Write out the whole listing exactly as it stands.

DATASET CONTENT.
[START]
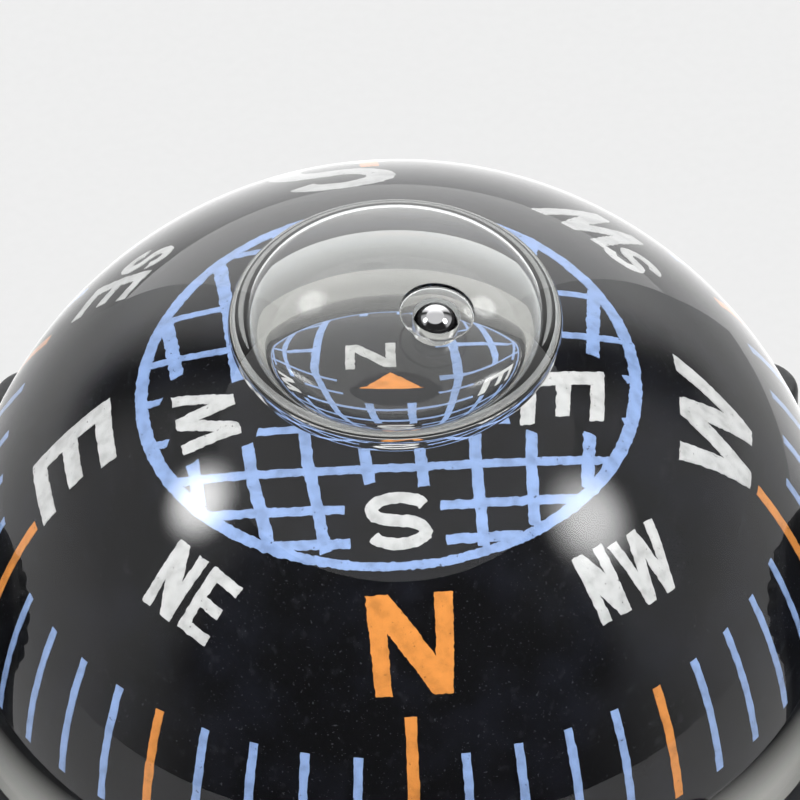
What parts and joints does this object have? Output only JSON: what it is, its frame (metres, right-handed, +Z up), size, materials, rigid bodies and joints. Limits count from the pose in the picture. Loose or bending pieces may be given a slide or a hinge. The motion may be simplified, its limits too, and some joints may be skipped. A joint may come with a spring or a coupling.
{
  "type": "car dashboard compass",
  "caption": "Liquid-filled ball compass with a printed black card ball and an air bubble, held by a clamp band in a tilting U bracket on a swivel foot with a suction cup.",
  "frame": {"origin": "on the floor plane of the suction cup's rim, below the middle of the ball", "axes": "+Z up out of the dome, -Y towards the driver, X along the tilt axis between the two knobs"},
  "size_m": [0.07, 0.0472, 0.0689],
  "materials": {
    "clear_acrylic": "polished clear acrylic",
    "clear_oil": "clear liquid",
    "card_plastic": "black, printed in light blue, white and orange",
    "white_nylon": "plain moulded",
    "magnet_steel": "ground",
    "lead_alloy": "cast",
    "black_abs": "fine satin texture",
    "polished_steel": "polished ball",
    "zinc_steel": "bright zinc",
    "brass": "turned",
    "fibre": "red-brown vulcanised fibre",
    "clear_pvc": "soft clear, glossy"
  },
  "bodies": {
    "base": {"foot": "black_abs", "suction_cup": "clear_pvc", "swivel_insert": "brass", "swivel_screw": "zinc_steel", "spring_washer": "zinc_steel", "friction_disc": "fibre"},
    "bracket": {"yoke": "black_abs", "friction_washer_left": "fibre", "friction_washer_right": "fibre", "washer_left": "zinc_steel", "washer_right": "zinc_steel"},
    "capsule": {"upper_shell": "clear_acrylic", "lower_shell": "clear_acrylic", "fill_plug_ball": "polished_steel", "band_upper": "black_abs", "band_lower": "black_abs", "band_screw_1": "zinc_steel", "band_screw_2": "zinc_steel", "band_screw_3": "zinc_steel", "band_screw_4": "zinc_steel", "pivot_insert_left": "brass", "pivot_insert_right": "brass"},
    "level_oil": {"damping_liquid": "clear_oil"},
    "card": {"card_upper": "card_plastic", "card_lower": "white_nylon", "magnet_carrier": "white_nylon", "bar_magnet_left": "magnet_steel", "bar_magnet_right": "magnet_steel", "ballast_weight": "lead_alloy"},
    "left_knob_set": {"knob_left": "black_abs", "pivot_bolt_left": "zinc_steel"},
    "right_knob_set": {"knob_right": "black_abs", "pivot_bolt_right": "zinc_steel"}
  },
  "joints": [
    {"name": "swivel", "type": "hinge", "parent": "base", "child": "bracket", "pos_m": [0, 0, 0.016], "axis": [0, 0, 1], "continuous": true},
    {"name": "tilt", "type": "hinge", "parent": "bracket", "child": "capsule", "pos_m": [0, 0, 0.0489], "axis": [1, 0, 0], "continuous": true},
    {"name": "level", "type": "hinge", "parent": "capsule", "child": "level_oil", "pos_m": [0, 0, 0.0489], "axis": [1, 0, 0], "continuous": true},
    {"name": "heading", "type": "hinge", "parent": "level_oil", "child": "card", "pos_m": [0, 0, 0.0489], "axis": [0, 0, 1], "continuous": true},
    {"name": "left_knob_turn", "type": "hinge", "parent": "capsule", "child": "left_knob_set", "pos_m": [-0.032, 0, 0.0489], "axis": [-1, 0, 0], "range_deg": [0, 720]},
    {"name": "right_knob_turn", "type": "hinge", "parent": "capsule", "child": "right_knob_set", "pos_m": [0.032, 0, 0.0489], "axis": [1, 0, 0], "range_deg": [0, 720]}
  ],
  "couplings": [
    {"joint": "level", "follows": "tilt", "ratio": -1}
  ]
}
[END]
ANSWER FOR THE TASK.
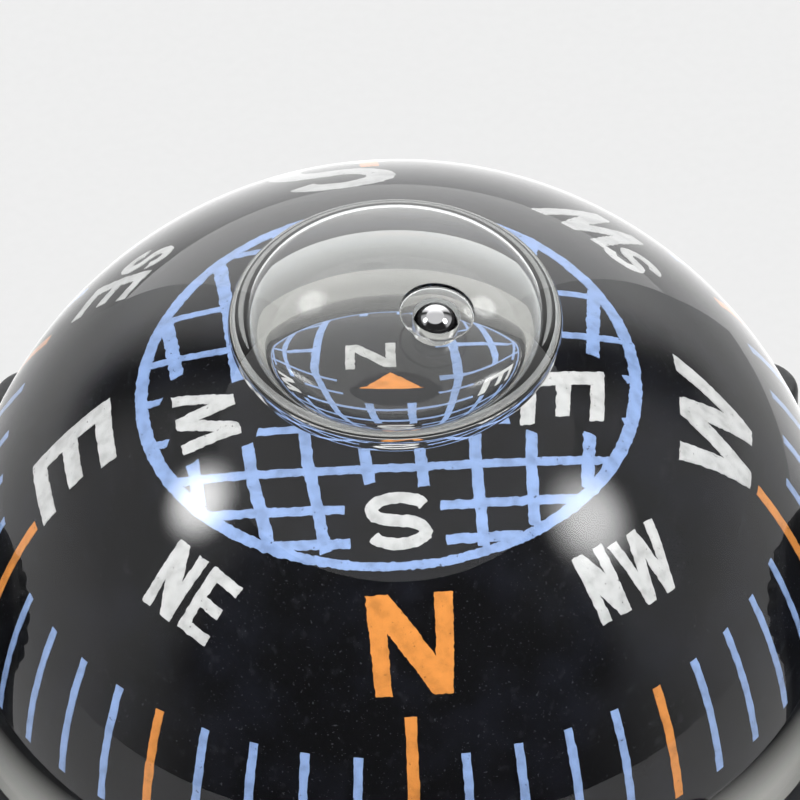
What parts and joints does this object have? Output only JSON: what it is, its frame (metres, right-handed, +Z up), size, materials, rigid bodies and joints. Limits count from the pose in the picture. Loose or bending pieces may be given a slide or a hinge. The motion may be simplified, its limits too, and some joints may be skipped. A joint may come with a spring or a coupling.
{
  "type": "car dashboard compass",
  "caption": "Liquid-filled ball compass with a printed black card ball and an air bubble, held by a clamp band in a tilting U bracket on a swivel foot with a suction cup.",
  "frame": {"origin": "on the floor plane of the suction cup's rim, below the middle of the ball", "axes": "+Z up out of the dome, -Y towards the driver, X along the tilt axis between the two knobs"},
  "size_m": [0.07, 0.0472, 0.0689],
  "materials": {
    "clear_acrylic": "polished clear acrylic",
    "clear_oil": "clear liquid",
    "card_plastic": "black, printed in light blue, white and orange",
    "white_nylon": "plain moulded",
    "magnet_steel": "ground",
    "lead_alloy": "cast",
    "black_abs": "fine satin texture",
    "polished_steel": "polished ball",
    "zinc_steel": "bright zinc",
    "brass": "turned",
    "fibre": "red-brown vulcanised fibre",
    "clear_pvc": "soft clear, glossy"
  },
  "bodies": {
    "base": {"foot": "black_abs", "suction_cup": "clear_pvc", "swivel_insert": "brass", "swivel_screw": "zinc_steel", "spring_washer": "zinc_steel", "friction_disc": "fibre"},
    "bracket": {"yoke": "black_abs", "friction_washer_left": "fibre", "friction_washer_right": "fibre", "washer_left": "zinc_steel", "washer_right": "zinc_steel"},
    "capsule": {"upper_shell": "clear_acrylic", "lower_shell": "clear_acrylic", "fill_plug_ball": "polished_steel", "band_upper": "black_abs", "band_lower": "black_abs", "band_screw_1": "zinc_steel", "band_screw_2": "zinc_steel", "band_screw_3": "zinc_steel", "band_screw_4": "zinc_steel", "pivot_insert_left": "brass", "pivot_insert_right": "brass"},
    "level_oil": {"damping_liquid": "clear_oil"},
    "card": {"card_upper": "card_plastic", "card_lower": "white_nylon", "magnet_carrier": "white_nylon", "bar_magnet_left": "magnet_steel", "bar_magnet_right": "magnet_steel", "ballast_weight": "lead_alloy"},
    "left_knob_set": {"knob_left": "black_abs", "pivot_bolt_left": "zinc_steel"},
    "right_knob_set": {"knob_right": "black_abs", "pivot_bolt_right": "zinc_steel"}
  },
  "joints": [
    {"name": "swivel", "type": "hinge", "parent": "base", "child": "bracket", "pos_m": [0, 0, 0.016], "axis": [0, 0, 1], "continuous": true},
    {"name": "tilt", "type": "hinge", "parent": "bracket", "child": "capsule", "pos_m": [0, 0, 0.0489], "axis": [1, 0, 0], "continuous": true},
    {"name": "level", "type": "hinge", "parent": "capsule", "child": "level_oil", "pos_m": [0, 0, 0.0489], "axis": [1, 0, 0], "continuous": true},
    {"name": "heading", "type": "hinge", "parent": "level_oil", "child": "card", "pos_m": [0, 0, 0.0489], "axis": [0, 0, 1], "continuous": true},
    {"name": "left_knob_turn", "type": "hinge", "parent": "capsule", "child": "left_knob_set", "pos_m": [-0.032, 0, 0.0489], "axis": [-1, 0, 0], "range_deg": [0, 720]},
    {"name": "right_knob_turn", "type": "hinge", "parent": "capsule", "child": "right_knob_set", "pos_m": [0.032, 0, 0.0489], "axis": [1, 0, 0], "range_deg": [0, 720]}
  ],
  "couplings": [
    {"joint": "level", "follows": "tilt", "ratio": -1}
  ]
}